Desde que surgiera el fallo de la Corte Internacional de Justicia en noviembre de 2012, impera el simplismo para interpretarlo. La mayoría de las reflexiones apunta a qué tanto gana o pierde Colombia frente a una Nicaragua que históricamente se le mira «por encima del hombro». Se descarta cualquier análisis sobre cómo se puede mejorar la vida de los habitantes del archipiélago o las posibles lecciones a largo plazo sobre la unidad territorial colombiana. Diez años después del controvertido fallo, desconocemos cuál será el camino para una delimitación definitiva con Managua.

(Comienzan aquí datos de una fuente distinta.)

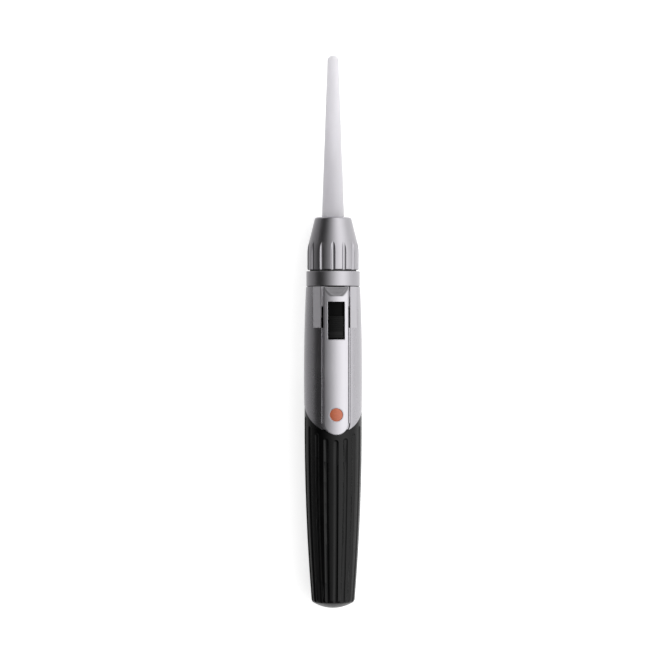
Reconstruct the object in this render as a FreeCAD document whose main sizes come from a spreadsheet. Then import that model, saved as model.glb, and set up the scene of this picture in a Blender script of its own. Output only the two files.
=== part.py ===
"""Pen-type otoscope: a battery handle with a pocket clip and a slide switch, a
screwed head with a lamp, and a fluted nose cone that holds a tapered light tip.

Each sub-part is drawn upright, in millimetres: Z runs along the handle from the
domed end (0) to the end of the tip, the clip is at the front (-Y) and X is to
the right. One placement then lays them all down on the back of the handle, so
that in the finished model +Y points to the tip and +Z out of the clip, with the
origin under the middle of the length.
"""
import FreeCAD, Part
import math
import os
import Sketcher
from FreeCAD import Placement, Rotation, Vector

os.makedirs("parts", exist_ok=True)
doc = FreeCAD.newDocument("otoscope")

# ---------------------------------------------------------------- driving sizes
SIZES = [
    # cells and the tube round them
    ("cell_radius", 7.25, "AA cell"),
    ("cell_length", 50.5, "AA cell with its cap"),
    ("cap_radius", 2.7, "positive cap of a cell"),
    ("cap_height", 1.0, "positive cap of a cell"),
    ("jacket_wall", 0.2, "printed jacket of a cell"),
    ("slip_gap", 0.1, "radial gap round a piece that slips in"),
    ("fit_gap", 0.05, "radial gap of a glued or pressed fit"),
    ("side_gap", 0.15, "gap beside a piece that slides"),
    ("tube_wall", 0.35, "battery tube"),
    # grip
    ("floor_height", 4.0, "inside floor of the grip"),
    ("spring_height", 8.5, "battery spring, fitted"),
    ("spring_wire", 0.4, "radius of the battery spring's wire"),
    ("spring_base", 5.4, "battery spring, mean radius at its base"),
    ("spring_cone", 14, "degrees, battery spring"),
    ("spring_turns", 4.5, "battery spring"),
    ("cup_wall", 0.35, "spring cup"),
    ("cup_radius", 6.35, "spring cup"),
    ("cup_height", 7.0, "spring cup, up to its rim"),
    ("spigot_wall", 1.5, "inner tube of the grip"),
    ("spigot_stop", 1.0, "inner tube of the grip, below the shell's mouth"),
    ("grip_inset", 0.2, "grip below the chromed shell, at its widest"),
    ("grip_widest", 2.9, "grip's widest place, above the front of the slanted edge"),
    ("grip_drop", 2.7, "grip radius lost from the widest place to the end"),
    ("grip_end", 2.5, "height where the grip's side meets the domed end"),
    ("corner_round", 1.8, "round between the side and the dome"),
    ("flute_count", 18, "flutes round the grip"),
    ("flute_width", 2.0, "flute"),
    ("flute_depth", 0.45, "flute"),
    ("flute_margin", 2.5, "from the shell's edge to the top of a flute"),
    # chromed shell
    ("shell_wall", 1.6, "shell, at its widest"),
    ("shell_drop", 0.77, "shell radius lost from the widest place to the top"),
    ("widest_below_top", 32.4, "widest place, below the shell's top"),
    ("front_length", 54.9, "shell, from its top to the front of the slanted edge"),
    ("edge_slope", 0.98, "rise of the slanted edge per millimetre backwards"),
    ("top_above_cells", 6.9, "shell's top above the upper cell's cap"),
    ("mouth_depth", 7.4, "threaded mouth of the shell"),
    ("edge_chamfer", 0.15, "chamfer on chromed edges"),
    ("flat_angle", 42.0, "direction of each flat beside the clip, from the front"),
    ("flat_depth", 0.13, "flat beside the clip"),
    ("flat_length", 15.4, "flat and slot beside the clip, down from the top"),
    # threads, drawn as rings
    ("thread_depth", 0.3, "thread"),
    ("head_pitch", 1.0, "thread of the head"),
    ("nose_pitch", 0.75, "thread of the nose"),
    # clip
    ("clip_half_width", 4.6, "clip"),
    ("clip_thickness", 1.0, "clip"),
    ("clip_gap", 0.2, "clip above the shell"),
    ("clip_overhang", 0.5, "clip past the front of the slanted edge"),
    ("clip_top_gap", 0.2, "clip below the shell's top"),
    ("clip_edge_round", 0.35, "round on the clip's outer edges"),
    ("bevel_length", 3.4, "bevel at the clip's top"),
    ("bevel_depth", 1.0, "bevel at the clip's top"),
    ("bevel_round", 0.3, "round between the bevel and the clip's face"),
    ("channel_depth", 0.45, "channel in the shell under the clip"),
    ("channel_margin", 0.6, "channel and slots wider than the clip"),
    ("channel_chamfer", 0.4, "chamfer along the channel and the slots"),
    ("relief_height", 3.2, "slope that frees the clip's top as it opens"),
    ("relief_depth", 1.3, "slope that frees the clip's top as it opens"),
    ("ear_thickness", 0.7, "ear of the clip"),
    ("ear_reach", 10.2, "front of the clip's ears, from the handle's axis"),
    ("ear_radius", 1.0, "ear round the pin"),
    ("pin_radius", 0.4, "clip pin"),
    ("pin_depth", 8.9, "pin, from the handle's axis"),
    ("pin_below_top", 2.7, "pin, below the shell's top"),
    ("coil_wire", 0.15, "radius of the clip spring's wire"),
    ("coil_turns", 4, "clip spring"),
    ("coil_pitch", 2.2, "clip spring, in radii of its wire"),
    ("leg_length", 1.5, "clip spring, each leg"),
    ("leg_slope", 30, "degrees, each leg towards the clip"),
    # switch
    ("window_half_width", 3.17, "window in the clip"),
    ("window_top", 5.7, "window in the clip, below the shell's top"),
    ("window_length", 14.1, "window in the clip"),
    ("button_length", 8.0, "switch button"),
    ("button_end_gap", 0.65, "window past the button's lower end"),
    ("button_side_gap", 0.22, "window beside the button"),
    ("button_height", 0.75, "switch button above the bed"),
    ("button_travel", 5.0, "switch, from off to on"),
    ("rib_count", 8, "ribs across the button"),
    ("rib_depth", 0.3, "ribs across the button"),
    ("lip_length", 2.2, "plain lip below the ribs"),
    ("leaf_length", 4.5, "contact leaf"),
    ("leaf_nose", 1.0, "half the length of the contact leaf's nose"),
    ("leaf_inset", 0.2, "contact leaf inside the edge of the strip"),
    ("bed_thickness", 0.4, "plate behind the button"),
    ("bed_margin", 0.3, "plate past the window"),
    ("stem_half_width", 1.2, "stem of the button"),
    ("stem_length", 2.4, "stem of the button"),
    ("stem_inset", 0.3, "stem, from the button's lower end"),
    ("carriage_half_width", 2.5, "slider under the shell"),
    ("carriage_length", 5.8, "slider under the shell"),
    ("carriage_height", 0.6, "slider under the shell"),
    ("strip_half_width", 1.2, "contact strip"),
    ("strip_thickness", 0.2, "contact strip and leaf"),
    # badge
    ("badge_radius", 2.6, "enamel disc"),
    ("badge_height", 7.1, "enamel disc, above the front of the slanted edge"),
    ("badge_depth", 0.35, "enamel disc in the clip"),
    ("badge_proud", 0.05, "enamel disc above the clip"),
    # head
    ("head_gap", 0.2, "head gasket"),
    ("collar_height", 5.6, "collar ring"),
    ("gasket_inset", 0.4, "head gasket below the collar"),
    ("collar_inset", 0.13, "collar below the shell's top edge"),
    ("spigot_depth", 5.4, "head's threaded spigot in the shell"),
    ("boss_height", 4.6, "threaded boss for the nose"),
    ("boss_radius", 7.3, "threaded boss for the nose"),
    ("neck_gap", 0.5, "neck gasket"),
    ("neck_radius", 8.7, "neck gasket"),
    ("socket_radius", 5.1, "lamp socket"),
    ("socket_wall", 0.9, "lamp socket"),
    ("bush_height", 3.6, "insulating bush"),
    ("bush_floor", 0.8, "insulating bush"),
    ("socket_lip", 0.6, "height of the lip under the insulating bush"),
    ("socket_lip_width", 1.0, "lip under the insulating bush"),
    ("plunger_radius", 1.4, "contact plunger"),
    ("plunger_stroke", 0.8, "contact plunger"),
    ("plunger_flange", 2.3, "radius of the plunger's flange"),
    ("flange_thickness", 0.5, "plunger's flange"),
    ("plunger_wire", 0.2, "radius of the plunger spring's wire"),
    ("plunger_turns", 4, "plunger spring"),
    ("lamp_base_height", 6.5, "lamp"),
    ("lamp_flange", 1.2, "height of the flange on the lamp's base"),
    ("lamp_step", 0.6, "flange of the lamp's base beyond its neck"),
    ("bulb_radius", 2.5, "lamp"),
    ("bulb_height", 5.6, "lamp"),
    ("glass_wall", 0.3, "lamp"),
    ("bulb_seat", 1.5, "bulb's depth in its base"),
    ("filament_wire", 0.12, "radius of the filament and its posts"),
    ("filament_reach", 0.9, "each post from the axis"),
    # nose
    ("nose_height", 19.7, "nose cone"),
    ("nose_inset", 0.4, "nose below the collar"),
    ("nose_straight", 8.1, "straight lower part of the nose"),
    ("nose_taper", 13.9, "degrees, slope of the cone"),
    ("nose_turn", -6, "degrees, first flute of the nose from the front"),
    ("nose_blend", 15.0, "round between the straight part and the cone"),
    ("nose_top_round", 1.0, "round at the nose's top"),
    ("nose_foot_round", 0.4, "round at the nose's foot"),
    ("nose_flutes", 14, "flutes round the nose"),
    ("nose_flute_radius", 0.9, "flute of the nose"),
    ("nose_flute_depth", 0.6, "flute of the nose"),
    ("nose_thread_depth", 5.3, "threaded bore of the nose"),
    ("lens_radius", 4.9, "lens"),
    ("lens_bulge", 0.55, "lens, each face"),
    ("lens_edge", 1.0, "lens, at its edge"),
    ("retainer_height", 1.4, "ring under the lens"),
    ("seal_wire", 0.5, "radius of the tip seal's cord"),
    # tip
    ("tip_length", 60.6, "tip, outside the nose"),
    ("tip_plug", 8.0, "tip, inside the nose"),
    ("tip_stop", 0.8, "lens seat below the tip"),
    ("tip_root", 4.2, "tip radius at the nose"),
    ("tip_end", 2.05, "tip radius at the end"),
    ("tip_round", 1.6, "round at the tip's end"),
]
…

Se ha dicho hasta la saciedad y debe repetirse: la decisión de la semana pasada toma por la Corte Internacional de Justicia no es responsabilidad de un solo gobierno, y menos aún del actual, pues es el resultado de las decisiones tomadas por varias administraciones desde Andrés Pastrana, cuando Nicaragua interpuso la primera demanda. No obstante, Iván Duque ha cometido errores que merecen análisis y sobre todo, deben servir para corregir la postura hacia el futuro. Seguir dilatando una solución definitiva seguirá siendo costoso para el Estado y la incertidumbre afecta a la población sanandresana, en especial a los raizales.
En primer lugar, no se entiende porqué hasta la fecha el gobierno no ha reunido a la Comisión Asesora de Relaciones Exteriores a pesar de que se trata del órgano consultivo por excelencia para discutir y gestionar este tipo de asuntos. Desde que existe un litigio jurídico con Managua, es la primera vez que un gobierno colombiano no consulta a esa Comisión. Se debe recodar que solamente la ha citado dos veces. En diciembre de 2020, por una acción interpuesta por el senador Antonio Sanguino ante el Consejo de Estado y que obligó a las entonces ministra de relaciones exteriores, Claudia Blum a hacerlo. Eso sí, se convocó para hablar sobre la reactivación económica, pero no para abordar el fallo de La Haya, inminente ante dos denuncias más, activadas por Nicaragua. El jefe de Estado justificó la ausencia de consultas con dicha comisión en que la constitución la otorgaba autonomía al ejecutivo en relaciones exteriores y que, este gobierno las dirigía con la nebulosa etiqueta de un «enfoque constructivista multilateral». Valga recordar, el presidente no asistió a esa reunión, en un gesto que desnudaba la poca relevancia que ha tenido la diplomacia, caja menor del Centro Democrático para el pago de favores políticos.
En segundo lugar, el gobierno descartó cualquier negociación directa con el gobierno nicaragüense mezclando dos temas, la inocultable deriva autoritaria que vive ese país y el litigio. Si bien Colombia está en su derecho de hacer presión en las instancias multilaterales para la defensa de los derechos humanos en Nicaragua, debe reconocerlo como vecino y ante el cual tiene un litigio vinculante con la CIJ. Nada más alejado de la realidad que vender la retórica de que Colombia conseguirá algo a punta del calificativo de «oprobiosa dictadura». Ese burdo nacionalismo desconoce el principio de no injerencia que ha inspirado durante décadas la política exterior colombiana.
Y, en tercer lugar, como consecuencia de lo anterior, el gobierno cometió el craso error de llenar las misiones diplomáticas en el exterior con personas que no tienen ninguna experiencia diplomática, pero se han ganado el afecto del uribismo por su conocida intransigencia. Tal es el caso de Alfredo Rangel, «quemado» en las elecciones legislativas de 2018 y a quien se le compensó nada mas y nada menos, con la embajada en Nicaragua. Rangel es un reconocido uribista, junto a Jose Obdulio Gaviria, autor de la tesis de la existencia de una «amenaza terrorista» en lugar de «conflicto armado», y que derivó en la negación sistemática del derecho internacional humanitario durante los ocho años de Uribe Vélez. A escasos dos meses del fallo de la semana pasada, Rangel fue expulsado de Nicaragua por traspasar las márgenes como embajador e interferir en política, hecho que, inexplicablemente «pasó de agache» en el país.
Colombia debe sobrepasar la retórica nacionalista que apunta a que la CIJ y Nicaragua son enemigos. Aquello refleja la manera en que Bogotá, con la lógica centralista decide unilateralmente mientras alimenta el nacionalismo, pero quienes pagan las consecuencias son los espacios fronterizos denostados históricamente por los gobiernos de turno. Llegó la hora de reconocer que las relaciones con los vecinos no pueden depender de la sintonía ideológica y reactivar los esquemas de cooperación. Nada parece justificar que, hasta la fecha, se haya descartado el diálogo con Managua.